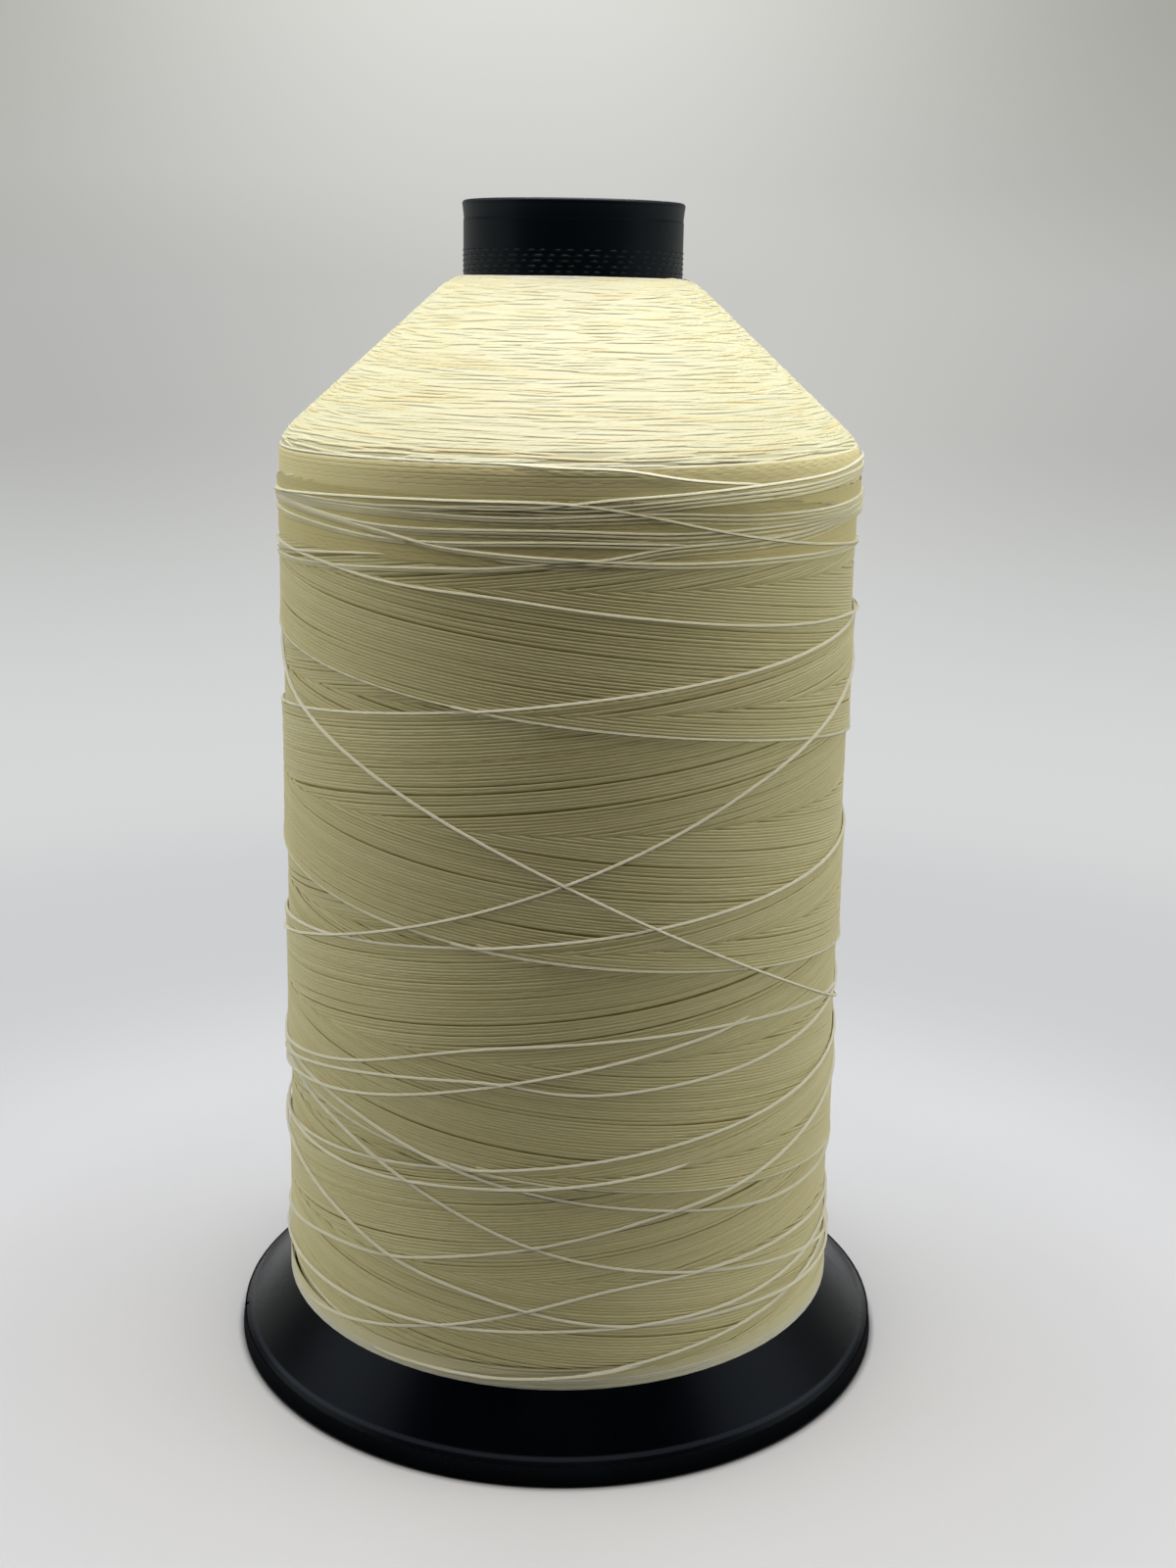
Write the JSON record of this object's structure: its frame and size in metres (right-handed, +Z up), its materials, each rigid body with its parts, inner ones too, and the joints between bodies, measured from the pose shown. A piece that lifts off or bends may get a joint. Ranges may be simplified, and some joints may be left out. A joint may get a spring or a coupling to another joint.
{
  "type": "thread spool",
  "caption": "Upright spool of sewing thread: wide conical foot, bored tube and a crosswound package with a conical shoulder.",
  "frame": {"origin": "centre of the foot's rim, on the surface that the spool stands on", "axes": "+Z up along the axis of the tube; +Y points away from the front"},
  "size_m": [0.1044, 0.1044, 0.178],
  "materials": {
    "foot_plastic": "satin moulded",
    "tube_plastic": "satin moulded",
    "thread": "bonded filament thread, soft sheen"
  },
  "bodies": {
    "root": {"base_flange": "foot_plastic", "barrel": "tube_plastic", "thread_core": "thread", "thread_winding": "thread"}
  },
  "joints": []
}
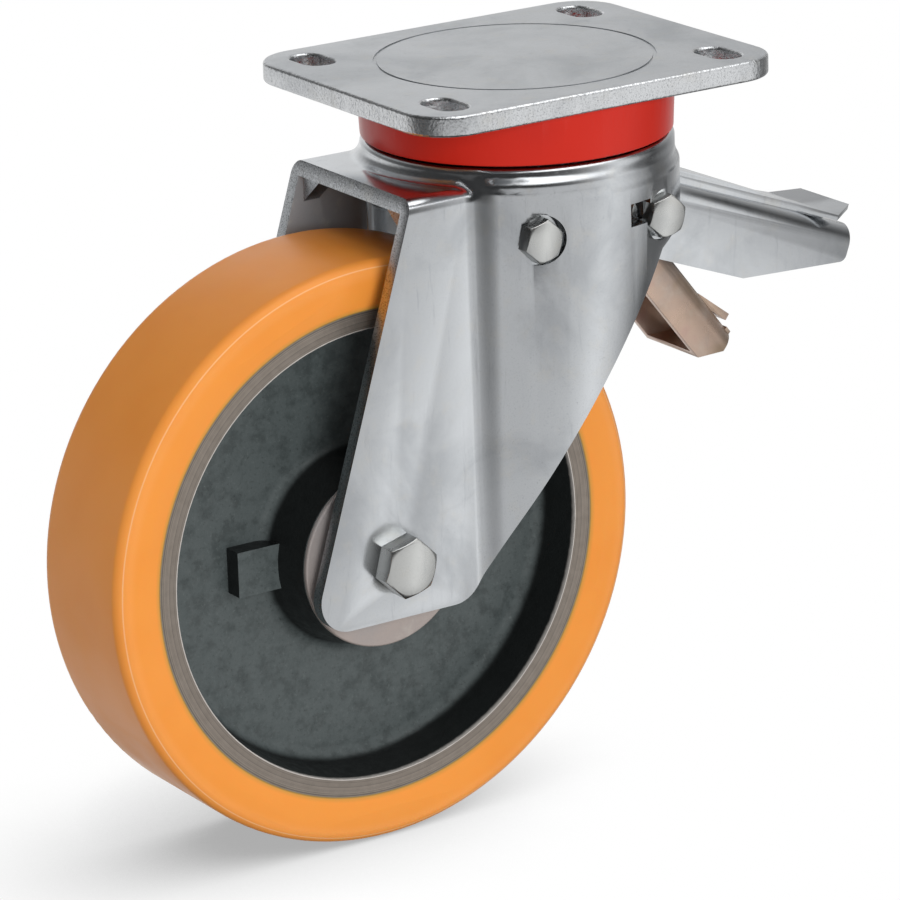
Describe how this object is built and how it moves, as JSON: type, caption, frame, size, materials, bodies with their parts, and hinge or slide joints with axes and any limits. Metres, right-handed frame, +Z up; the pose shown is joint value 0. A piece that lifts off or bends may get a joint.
------------------------------------------------------------
- **YOUR TASK**
Write the entire listing out again, word for word.

- **RIGHT ANSWER**
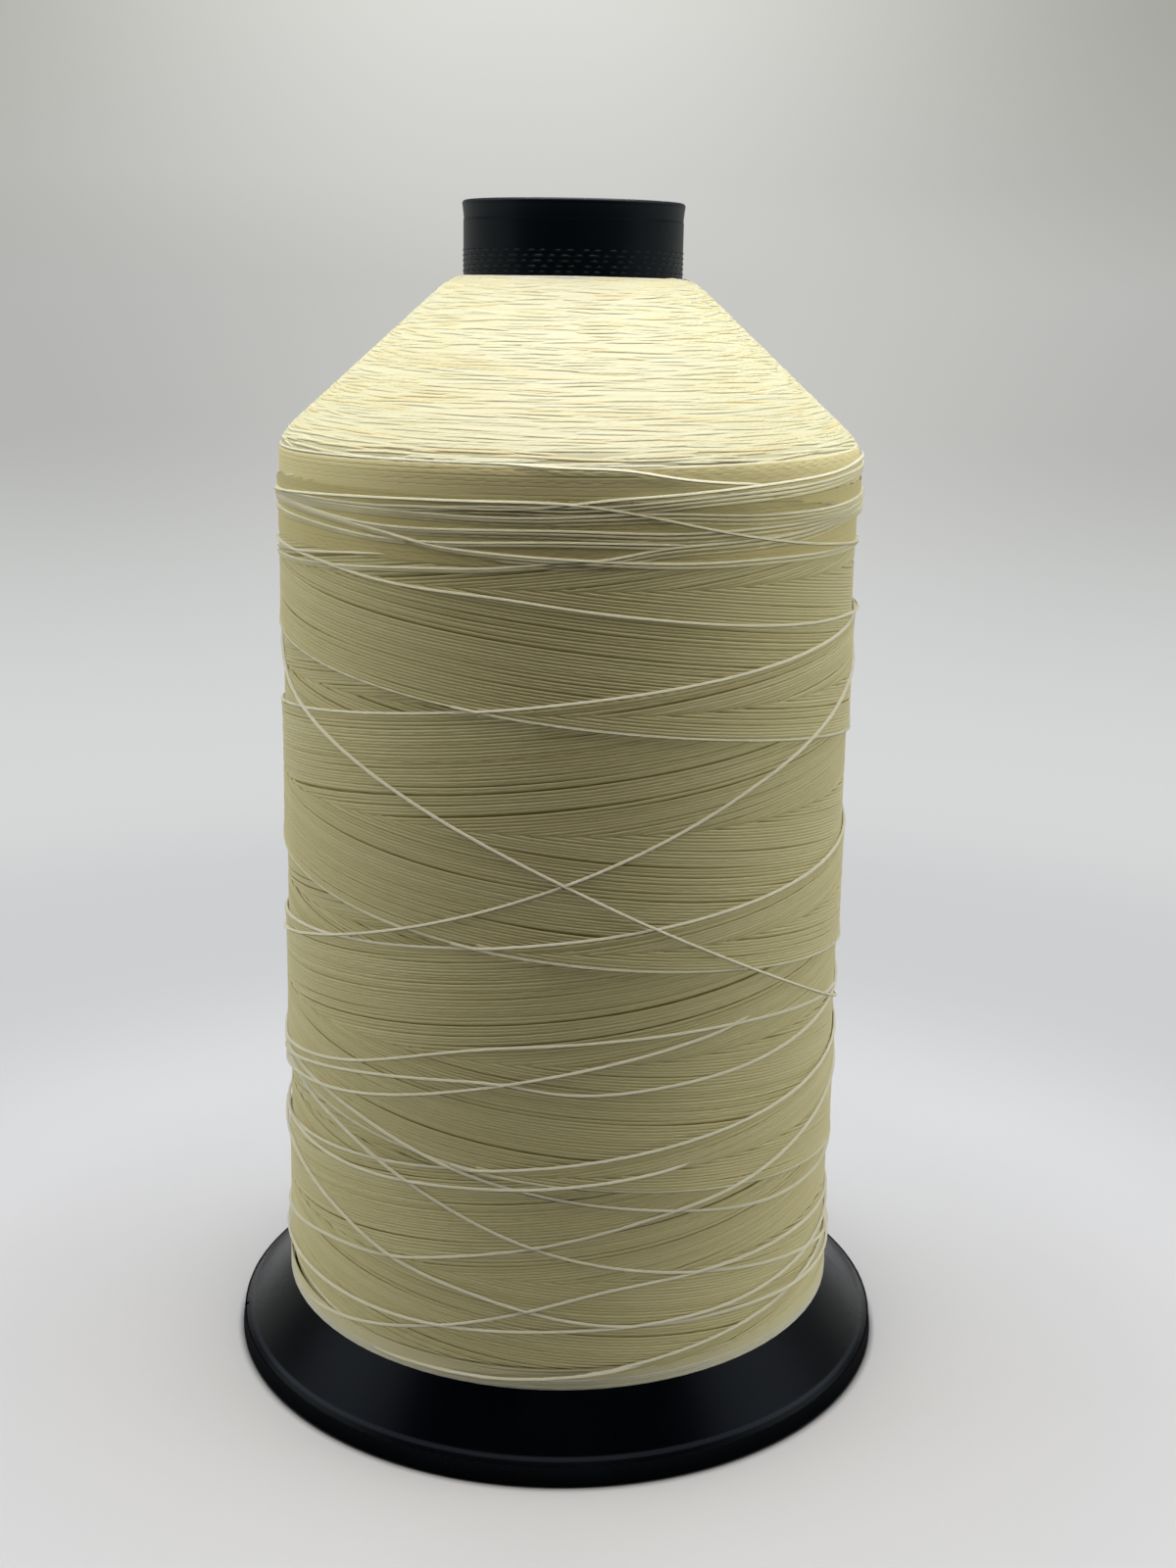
Write the JSON record of this object's structure: its frame and size in metres (right-handed, +Z up), its materials, each rigid body with its parts, inner ones too, and the joints between bodies, measured from the pose shown. A piece that lifts off or bends may get a joint. Ranges may be simplified, and some joints may be left out. A joint may get a spring or a coupling to another joint.
{
  "type": "thread spool",
  "caption": "Upright spool of sewing thread: wide conical foot, bored tube and a crosswound package with a conical shoulder.",
  "frame": {"origin": "centre of the foot's rim, on the surface that the spool stands on", "axes": "+Z up along the axis of the tube; +Y points away from the front"},
  "size_m": [0.1044, 0.1044, 0.178],
  "materials": {
    "foot_plastic": "satin moulded",
    "tube_plastic": "satin moulded",
    "thread": "bonded filament thread, soft sheen"
  },
  "bodies": {
    "root": {"base_flange": "foot_plastic", "barrel": "tube_plastic", "thread_core": "thread", "thread_winding": "thread"}
  },
  "joints": []
}
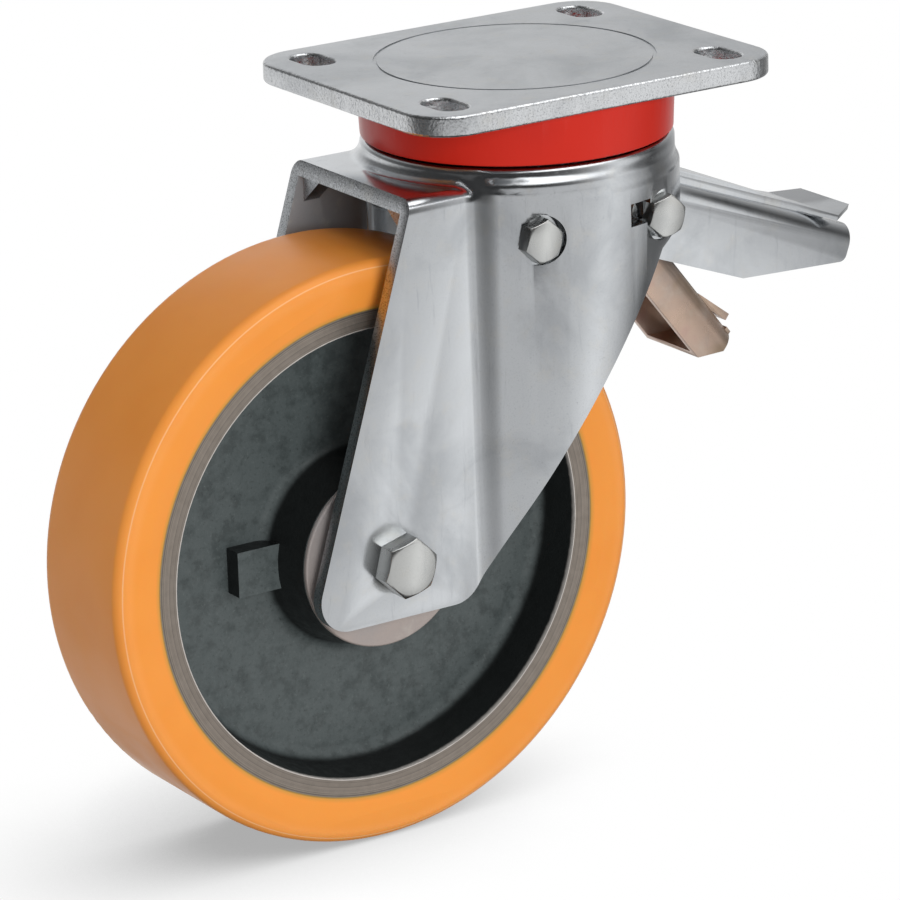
Describe how this object is built and how it moves, as JSON: type, caption, frame, size, materials, bodies with their parts, and hinge or slide joints with axes and any limits. Metres, right-handed frame, +Z up; the pose shown is joint value 0. A piece that lifts off or bends may get a joint.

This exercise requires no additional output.